S’il ne s’était agi que d’une explosion juvénile, on en parlerait comme on évoque le mouvement des campus américains ou la révolte des provos dans les rues d’Amsterdam. Dans la plupart des pays capitalistes développés, les mœurs ont évolué, l’individualité s’est affirmée, le droit à l’avortement a été conquis, sans qu’il y eût besoin pour cela de la grève générale la plus longue et la plus massive de l’histoire de France. Était-ce la der des der des luttes ouvrières du XIXe et du XXe siècle ? L’ultime baroud du monde de Zola, du Front pop et de la Libération ? Ou la première grève du XXIe siècle, dans un pays à large majorité urbaine, où la classe travailleuse rassemble sous son hégémonie la petite paysannerie, la jeunesse scolarisée, une fraction importante des techniciens et cadres, et où des équipes de foot se déclarent en autogestion ? Sans doute un peu des deux : une grève entre déjà-plus et pas-encore, entre ce qui s’efface doucement et ce qui s’annonce à peine.
Mai 68 n’est pas une affaire nationale franco-française. C’est un événement global, un moment de convergence des résistances et des révoltes. On en parlerait bien différemment, s’il ne faisait pas aussi écho aussi à l’offensive du Têt de février 1968 au Vietnam, au printemps de Prague, à l’agitation des étudiants polonais, à la révolte de la jeunesse pakistanaise, au mouvement antiguerre aux États-Unis, aux braises de la révolution culturelle en Chine, au massacre de Tlatelolco et aux poings levés gantés de noir sur le podium olympique.
Mai 68 apparaît enfin, rétrospectivement comme le foyer symbolique d’une révolution culturelle qui s’est propagée tout au long des années 1970, avec l’essor du mouvement des femmes, l’apparition du mouvement des homosexualités, la contestation de l’ordre familial, carcéral ou psychiatrique.
Un collectif s’est donc créé, pour conjuguer cet héritage au présent : en quoi le triple événement social, international, culturel, résonne encore. Il se propose d’organiser une série d’initiatives, du 10 au 25 mai, autour desquelles puissent se démultiplier les initiatives les plus diverses dans les villes et les quartiers. Que cent fleurs printanières s’épanouissent. Le bouquet sera consultable sur le site créé à cet effet : www.mai-68.fr.
Appel : Mai 68, ce n’est pas qu’un début
Un spectre hante les tenants de l’ordre établi : le spectre de Mai 68. Toutes les puissances du vieux monde se sont unies en une saine alliance pour traquer ce spectre. Ne manque à l’appel aucun(e) de ceux et celles qui n’ont comme horizon indépassable que le monde tel qu’il est, voire la fin de l’histoire.

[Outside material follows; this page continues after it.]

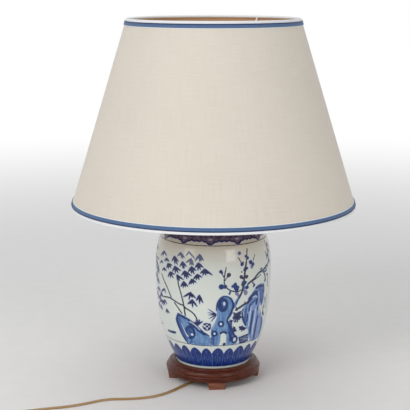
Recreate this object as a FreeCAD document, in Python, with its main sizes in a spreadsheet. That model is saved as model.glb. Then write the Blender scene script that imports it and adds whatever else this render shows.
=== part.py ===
import FreeCAD, Part
import math
import os
import re
import Sketcher
from FreeCAD import Placement, Rotation, Vector

# Ginger jar lamp: a blue-and-white porcelain jar on a turned wooden stand, clamped by a threaded
# rod between a brass cap and a nut under the stand, with a lampholder and a fabric cone shade.
# Millimetres. Z up, the lamp's axis at X = Y = 0, the table at Z = 0, the photographed front at -Y.

SIZES = [
    # wooden stand and its feet
    ("foot_height", 11.6, "gap between table and stand"),
    ("foot_reach", 66.5, "middle of a foot from the lamp's axis"),
    ("foot_width", 29.0, "foot, along the rim, at its top"),
    ("foot_depth", 16.0, "foot, across the rim, at its top"),
    ("foot_taper", 3.0, "how much narrower the foot is at the table"),
    ("foot_corner", 2.5, "rounding of the foot's upright corners"),
    ("foot_azimuth", -85.0, "front foot, degrees from +X"),
    ("stand_r", 76.2, "widest bead of the stand"),
    ("seat_z", 30.0, "floor of the jar's seat in the stand"),
    ("seat_r", 62.4, "radius of the seat"),
    ("cavity_r", 48.0, "hollow under the stand"),
    ("cavity_z", 26.0, "ceiling of the hollow under the stand"),
    # porcelain jar: radius and height of the stations of its outer line
    ("jar_foot_r", 61.6, "foot, top"),
    ("jar_foot_z", 36.0, "foot, top"),
    ("jar_flare_r", 68.1, "flare above the foot"),
    ("jar_flare_z", 48.5, "flare above the foot"),
    ("jar_low_r", 80.7, "lower body"),
    ("jar_low_z", 78.3, "lower body"),
    ("jar_rise_r", 87.5, "rising body"),
    ("jar_rise_z", 105.0, "rising body"),
    ("jar_side_r", 91.0, "long side"),
    ("jar_side_z", 140.0, "long side"),
    ("jar_belly_r", 93.0, "widest"),
    ("jar_belly_z", 180.0, "widest"),
    ("jar_upper_r", 91.2, "upper body"),
    ("jar_upper_z", 212.0, "upper body"),
    ("jar_ring_r", 85.2, "painted ring under the shoulder"),
    ("jar_ring_z", 236.0, "painted ring under the shoulder"),
    ("jar_turn_r", 77.6, "turn of the shoulder"),
    ("jar_turn_z", 249.0, "turn of the shoulder"),
    ("jar_shoulder_r", 65.8, "shoulder"),
    ("jar_shoulder_z", 259.0, "shoulder"),
    ("jar_neck_r", 48.5, "neck"),
    ("jar_neck_z", 265.5, "root of the neck"),
    ("jar_mouth_z", 274.0, "rim of the mouth"),
    ("jar_wall", 4.6, "thickness of the porcelain"),
    # threaded rod, its nut and washers
    ("rod_r", 5.0, "M10 x 1 rod"),
    ("rod_bore_r", 3.4, "bore of the rod"),
    ("rod_bottom", 18.0, "lower end of the rod"),
    ("rod_top", 353.0, "upper end of the rod"),
    ("rod_hole_r", 5.4, "clearance hole for the rod"),
    ("nut_flats", 14.0, "nut across flats"),
    ("nut_height", 4.5, "nut thickness"),
    ("washer_height", 1.2, "steel washer thickness"),
    ("pad_height", 1.4, "rubber washer thickness"),
    # brass cap and neck tube
    ("cap_r", 50.3, "turned-down lip of the brass cap"),
    ("cap_top", 282.0, "boss of the brass cap"),
    ("tube_r", 7.0, "neck tube"),
    # lampholder for an E27 lamp
    ("holder_z", 345.0, "lower end of the lampholder"),
    ("holder_r", 19.2, "lampholder outside"),
    ("joint_z", 370.0, "where the holder's cap meets its sleeve"),
    ("holder_top", 410.2, "mouth of the lampholder"),
    ("knob_z", 362.5, "axis of the switch knob"),
    ("fitter_z", 400.0, "underside of the shade's centre ring"),
    ("fitter_r", 20.2, "hole in the shade's centre ring"),
    ("ring_height", 4.0, "threaded clamp rings"),
    # E27 lamp with a 60 mm bulb
    ("lamp_tip", 386.3, "contact of the lamp"),
    ("bulb_r", 30.0, "ball of the bulb"),
    ("bulb_z", 458.0, "centre of the ball"),
    ("bulb_wall", 0.8, "thickness of the glass"),
    # cone shade, outside of the fabric
    ("shade_low_r", 225.0, "lower edge radius"),
    ("shade_top_r", 135.0, "upper edge radius"),
    ("shade_low", 285.6, "lower edge"),
    ("shade_top", 578.0, "upper edge"),
    ("fabric", 0.5, "fabric thickness"),
    ("lining", 0.7, "stiff lining thickness"),
    ("ring_wire", 1.6, "radius of the shade's ring wire"),
    ("arm_wire", 1.5, "radius of the shade's arms"),
    ("arm_azimuth", 57.0, "first arm, degrees from +X"),
    ("tape_width", 10.5, "white tape"),
    ("tape", 0.45, "white tape thickness"),
    ("braid_start", 4.0, "blue braid, from the shade's edge"),
    ("braid_width", 5.4, "blue braid"),
    ("braid", 0.7, "blue braid thickness"),
    # flat twin lead and plug
    ("lead_width", 5.6, "width of the twin lead"),
    ("coil_r", 44.7, "outer turns of the coiled lead"),
    ("coil_inner_r", 22.5, "inner turns of the coiled lead"),
    ("coil_rise", 6.05, "one layer of turns to the next"),
    ("coil_lift", 0.85, "tie under the coil"),
    ("coil_turns", 3.0, "turns in one layer"),
    ("coil_x", -338.0, "middle of the coil"),
    ("coil_y", -236.0, "middle of the coil"),
    ("lead_heading", -158.0, "direction of the lead where it reaches the coil, degrees"),
    ("plug_length", 34.0, "plug body"),
    ("plug_width", 35.3, "plug face"),
    ("plug_height", 13.7, "plug face"),
    ("pin_r", 2.0, "plug pin"),
    ("pin_length", 19.0, "plug pin out of the plug"),
    ("pin_pitch", 18.6, "between the pins"),
]

# Free route of the lead from the rod to the coil, by hand along the photographed curve: x, y, z.
LEAD_ROUTE = [
    (0.0, 0.0, 18.0),
    (0.0, 0.0, 9.0),
    (-3.6, -4.4, 3.4),
    (-12.5, -15.2, 2.8),
    (-26.0, -31.0, 2.8),
    (-44.0, -53.5, 2.8),
    (-70.0, -90.0, 2.8),
    (-98.0, -110.5, 2.8),
    (-130.0, -117.2, 2.8),
    (-164.0, -117.5, 2.8),
    (-196.0, -138.0, 2.8),
    (-222.0, -150.5, 2.8),
    (-252.0, -158.0, 2.8),
    (-284.0, -170.0, 2.8),
    (-321.4, -181.1, 3.65),
]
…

Pour la France bien-pensante, Mai 68 est responsable de tout. Nicolas Sarkozy n’a pas hésité à la faire frémir en agitant à nouveau le spectre. Il s’agit, selon lui, « de savoir si l’héritage de Mai 68 doit être perpétué ou s’il doit être liquidé une bonne fois pour toutes ». Dans cette liquidation seraient visés non seulement les droits syndicaux, le smic, le salaire socialisé, mais aussi les avancées obtenues, entre autres, par les luttes féministes.
Tel un ludion, le spectre de Mai 68 ressort du placard tous les dix ans. C’est l’occasion des exorcismes et des oraisons funèbres, des enterrements de première classe et des cérémonies des adieux, des célébrations compassées, des imprécations et des repentances de tous les ralliés.
Il est grand temps de se réapproprier Mai 68, les réalités derrière les mythes, le Mai des prolétaires (de la grève générale et des occupations d’usines), le Mai de la Commune étudiante, le Mai des murs qui prirent la parole, le Mai des barricades qui ferment la rue et ouvrent la voie, le Mai qui a pavé le chemin des libérations et des transformations sociales et sociétales arrachées au cours de la décennie suivante, le Mai qui a soufflé sur Berlin, Prague, Mexico ou Turin, soulevant l’espoir tout autant que la critique du monde réellement existant, des normes et des évidences. Ce qu’il en est advenu n’était pas le seul possible. Des retours critiques collectifs et discordants permettront de retrouver le sable chaud sous les grèves et les espérances, à la lumière d’une formidable expérience dont les traces marquent notre temps.
Des éditeurs, des revues, des journaux, des sites Internet, des librairies, des instituts, des fondations, des lieux et des espaces culturels tentent d’interpréter le monde pour transformer l’ordre des choses. Ils se sont réunis et proposent d’organiser ensemble au printemps prochain, un « Mai 68, ce n’est pas qu’un début c’est une actualité urgente ». C’est à cette fin qu’ils lancent cet appel, ici et au-delà des frontières.